DATA SEGMENT ▸
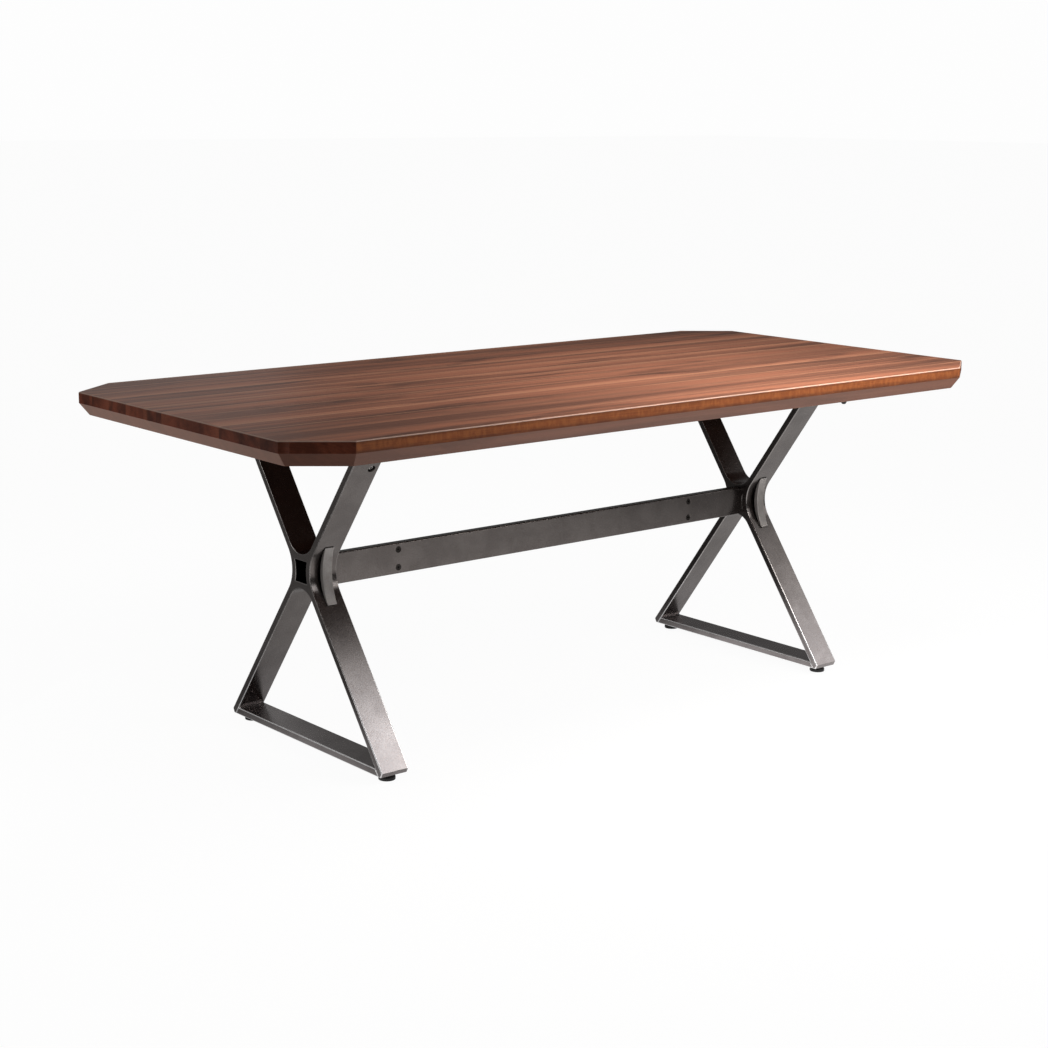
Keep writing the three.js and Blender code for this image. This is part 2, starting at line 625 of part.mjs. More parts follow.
function addFeet() {
  for (const [end, xSign] of [['left', -1], ['right', 1]]) {
    for (const [side, ySign] of [['near', -1], ['far', 1]]) {
      for (const [piece, geometry, material] of [
        ['foot_pad', footPad(), BLACK_PLASTIC],
        ['foot_stud', footStud(), HIDDEN_STEEL],
      ]) {
        const mesh = add(`${end}_${side}_${piece}`, geometry, material);
        mesh.position.set(xSign * TRESTLE_MID_X, ySign * FOOT_Y, 0);
      }
    }
  }
}

addTop();
addTrestle('left');
addTrestle('right');
addStretcher();
addFeet();

export default part;
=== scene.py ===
import math

import bmesh
import bpy
from mathutils import Matrix, Vector


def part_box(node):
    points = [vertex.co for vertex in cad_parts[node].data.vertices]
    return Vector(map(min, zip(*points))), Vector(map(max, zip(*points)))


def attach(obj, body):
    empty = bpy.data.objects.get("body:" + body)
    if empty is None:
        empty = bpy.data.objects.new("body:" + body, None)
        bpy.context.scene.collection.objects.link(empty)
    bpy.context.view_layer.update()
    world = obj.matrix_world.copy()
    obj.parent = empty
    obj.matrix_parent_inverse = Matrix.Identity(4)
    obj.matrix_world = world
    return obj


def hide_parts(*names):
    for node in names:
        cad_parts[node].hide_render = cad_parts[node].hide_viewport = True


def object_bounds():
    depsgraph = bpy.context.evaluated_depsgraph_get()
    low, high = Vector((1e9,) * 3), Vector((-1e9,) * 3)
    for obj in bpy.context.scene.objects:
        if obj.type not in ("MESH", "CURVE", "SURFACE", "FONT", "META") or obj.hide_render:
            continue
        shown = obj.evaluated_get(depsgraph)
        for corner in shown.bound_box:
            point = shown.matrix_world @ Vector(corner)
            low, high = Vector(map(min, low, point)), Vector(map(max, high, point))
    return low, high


# The looks of a trestle dining table: a walnut top of glued staves with clipped corners, on two
# patinated steel X frames joined by a stretcher. Metres, +Z up. X runs along the top and Y across
# it: "left" is -X, "near" is -Y.

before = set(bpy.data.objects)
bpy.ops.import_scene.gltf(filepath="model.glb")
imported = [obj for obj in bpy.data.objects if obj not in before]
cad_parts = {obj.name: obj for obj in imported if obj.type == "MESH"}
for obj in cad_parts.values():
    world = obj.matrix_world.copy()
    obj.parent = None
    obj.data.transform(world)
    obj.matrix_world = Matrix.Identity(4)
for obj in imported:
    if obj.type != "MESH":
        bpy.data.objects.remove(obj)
cad_low, cad_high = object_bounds()
scene = bpy.context.scene

MM = 0.001
ENDS = ("left", "right")
SIDES = ("near", "far")
SIGN = {"left": -1, "right": 1, "near": -1, "far": 1}
LEVELS = {"lower": -1, "upper": 1}
BOLTED_SIDE = {"left": "near", "right": "far"}  # the other arm of a trestle is welded to its saddle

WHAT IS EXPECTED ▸
Output exactly the lines of the material above from the one containing "for (const [piece, geometry, material]" up to and including the one containing "bpy.context.scene.collection.objects.link(empty)".

SOLUTION TO THE EXERCISE ▸
      for (const [piece, geometry, material] of [
        ['foot_pad', footPad(), BLACK_PLASTIC],
        ['foot_stud', footStud(), HIDDEN_STEEL],
      ]) {
        const mesh = add(`${end}_${side}_${piece}`, geometry, material);
        mesh.position.set(xSign * TRESTLE_MID_X, ySign * FOOT_Y, 0);
      }
    }
  }
}

addTop();
addTrestle('left');
addTrestle('right');
addStretcher();
addFeet();

export default part;
=== scene.py ===
import math

import bmesh
import bpy
from mathutils import Matrix, Vector


def part_box(node):
    points = [vertex.co for vertex in cad_parts[node].data.vertices]
    return Vector(map(min, zip(*points))), Vector(map(max, zip(*points)))


def attach(obj, body):
    empty = bpy.data.objects.get("body:" + body)
    if empty is None:
        empty = bpy.data.objects.new("body:" + body, None)
        bpy.context.scene.collection.objects.link(empty)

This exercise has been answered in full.